I thought President Obama’s speech to AIPAC today was mostly reasonable, considering what he obviously had to say to please them, and it did seem to be well-received. But consider carefully what he said, our relationship with Israel is absolutely permanent and unbreakable. Thus no matter what Israel does, murder, genocide, violations of international law, torture, or whatever, we will support them (as we always have). He did not pass up a cheap shot at Iran as well, mentioning the oft-repeated falsehood that Iran wants to “wipe Israel off the map,” which is not what was actually said even though it has now become regarded as factual. And, of course, we will go to any length to keep Iran from developing a nuclear bomb (that they are quite likely not even doing) because, by implication at least, if they did develop a bomb they would immediately use it on Israel. The utter imbecility of this belief leaves me often speechless, but of course they are Iranians, they have no sense, and would of course welcome having their country completely obliterated in a matter of minutes.
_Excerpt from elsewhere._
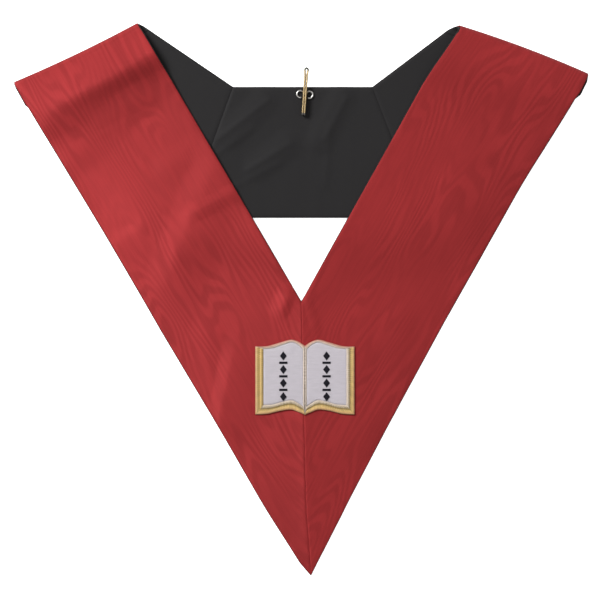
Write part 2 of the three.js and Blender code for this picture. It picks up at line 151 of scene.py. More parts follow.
# How high the fold holds a front over the layers below: distances from the fold, and heights along
# the inner edge, the middle and the outer edge, in millimetres
LOFT_AT = (0, 6, 14, 24, 28, 32, 36, 40, 46, 52, 60, 68, 76, 90, 112)
LOFTS = {
    "left": (
        (4.0, 4.6, 7.2, 9.3, 8.7, 7.2, 5.2, 3.5, 2.1, 1.3, 0.5, 0.1, 0, 0, 0),
        (4.0, 4.3, 6.0, 8.2, 8.6, 8.0, 6.5, 5.0, 3.4, 2.1, 0.6, 0, 0, 0, 0),
        (4.0, 4.0, 4.2, 4.7, 4.9, 5.0, 5.0, 4.8, 3.9, 2.8, 2.1, 1.8, 1.5, 1.0, 0),
    ),
    "right": (
        (6.6, 6.6, 7.2, 7.2, 6.7, 6.0, 5.2, 4.3, 3.1, 2.1, 1.0, 0.3, 0, 0, 0),
        (6.6, 6.6, 7.2, 7.2, 6.7, 6.0, 5.2, 4.3, 3.1, 2.1, 1.0, 0.3, 0, 0, 0),
        (6.6, 6.6, 7.0, 7.0, 6.7, 6.2, 5.5, 4.7, 3.6, 2.7, 1.6, 0.8, 0.3, 0, 0),
    ),
}
# How far the corners of that line are rounded, and the steps in which this is worked out
LOFT_ROUNDING = 5 * MM
LOFT_GRAIN = 0.25 * MM
# The ribbon's outer edge bulges over the layer behind: from the fold, and how far, in millimetres
BULGES = {
    "left": ((0.0, 0.0), (6.0, 0.5), (19.0, 0.7), (27.0, 0.0)),
    "right": ((0.0, 0.0), (8.0, 0.7), (16.0, 0.9), (23.0, 0.0)),
}
# At the inner end of the fold the lining curls over the ribbon's edge: how far, and how far down
CURLS = {"left": (0.4, 10.0), "right": (1.2, 9.0)}
# Fine creases of the neck band: shares along and across, then reach and height in millimetres
NECK_CREASES = (
    (0.27, 0.1, 0.02, 0.4, 2.4, 0.4),
    (0.2, 0.32, 0.02, 0.55, 3.0, 0.3),
    (0.43, 0.43, 0.22, 0.64, 2.2, 0.36),
    (0.38, 0.58, 0.16, 0.78, 2.6, 0.26),
    (0.8, 0.08, 0.62, 0.4, 2.6, 0.4),
    (0.66, 0.3, 0.6, 0.75, 4.0, 0.24),
)
# How far from a seam the relief of the cloth has died away
SEAM_CALM = 4 * MM
# Puckers beside the front seam: the lengths of two waves down it, how far aside each shifts by a
# radian, the share of the first wave alone, their reach aside, and where down the seam they start
PUCKER_WAVES = 19 * MM, 7.3 * MM
PUCKER_LEANS = 6 * MM, 4 * MM
PUCKER_FIRST = 0.4
PUCKER_REACH = 7 * MM
PUCKER_START = 2 * MM, 20 * MM

# The middle of the picture on the plan, and the height that it is framed at
PICTURE_MIDDLE = (-1.014 * MM, 0.751 * MM, 0.0)
FOCUS_HEIGHT = 4 * MM

# Fineness of the cloth: rows along each stretch, and columns across the ribbon
ROWS_DOWN_FRONT = 170
ROWS_NEAR_FOLD = 34
ROWS_IN_ROLL = 24
ROWS_BEHIND = 8
ROWS_ON_SHOULDER = 48
ROWS_ON_NECK = 70
COLUMNS = 52
# The cloth's cut edge: its rounding as a share of the thickness, and the angle that makes an edge
RIM_SHARE = 0.28
RIM_ANGLE = math.radians(50)
# Where on the roll each length was cut, in metres, so that no two show the same watered lines
CUT_FROM = {"front_left": 0.0, "front_right": 1.7, "shoulder_left": 3.1, "shoulder_right": 4.3,
            "neck": 5.9}

# Half of the book from the spine out: shares of half the width, and of half the height
BOOK_SECTIONS = (
    # across, top, foot, page top, page foot
    (0.0, 0.835, -1.0, 0.74, -0.78),
    (0.12, 0.94, -0.935, 0.86, -0.69),
    (0.28, 1.0, -0.865, 0.93, -0.61),
    (0.5, 0.925, -0.9, 0.865, -0.645),
    (0.76, 0.83, -0.98, 0.775, -0.72),
    (1.0, 0.82, -0.995, 0.75, -0.735),
)
BOOK_COLUMNS = {"top": 1, "foot": 2, "page_top": 3, "page_foot": 4}
BOOK_DROP = 57.3 * MM
BOOK_SHIFT = 2.7 * MM
FORE_EDGE = 6.2 * MM
GUTTER = 2.8 * MM

# The coloured threads of the border, from the page out, for each side of a page
BAND_THREADS = {
    "top": ((0.4, "cream"), (0.55, "brown"), (0.8, "peach")),
    "fore_left": ((0.12, "olive"), (0.2, "gold"), (0.5, "gold"), (0.56, "olive"), (0.64, "olive"),
                  (0.72, "gold"), (0.92, "gold"), (1.0, "peach")),
    "fore_right": ((0.22, "cream"), (0.32, "olive"), (0.5, "olive"), (0.6, "gold"), (0.85, "gold"),
                   (1.0, "peach")),
    "foot": ((0.12, "cream"), (0.3, "olive"), (0.46, "olive"), (0.6, "gold"), (0.8, "gold"),
             (1.0, "peach")),
    "spine": ((0.45, "cream"), (0.95, "grey")),
}
# Stitches of neighbouring rows end a little further in or out: share of the band's width
TOOTH = 0.12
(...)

I am not at all sanguine about the possibility of peace between Israel and the Palestinians. If the plan is simply to wait and allow the two parties to swap territory and establish their mutually agreed upon borders, it is not going to happen. The Israeli government (as opposed perhaps to many Israeli citizens) does not want a settlement, does not want a Palestinian state, and thus will not want to give up much of anything toward that end, so why should they. The U.S. and the entire international community will have to demand a settlement (probably even if not an entirely fair one to the Palestinians) and force Israel to agree or it will just never happen. The U.S. has long since exposed itself as an obviously biased participant and thus cannot by itself arrange any satisfactory outcome. In short, the situation remains the same mess it’s been for years, the rhetoric and the intentions are the same, the spirit may or not be willing but the flesh as always is weak.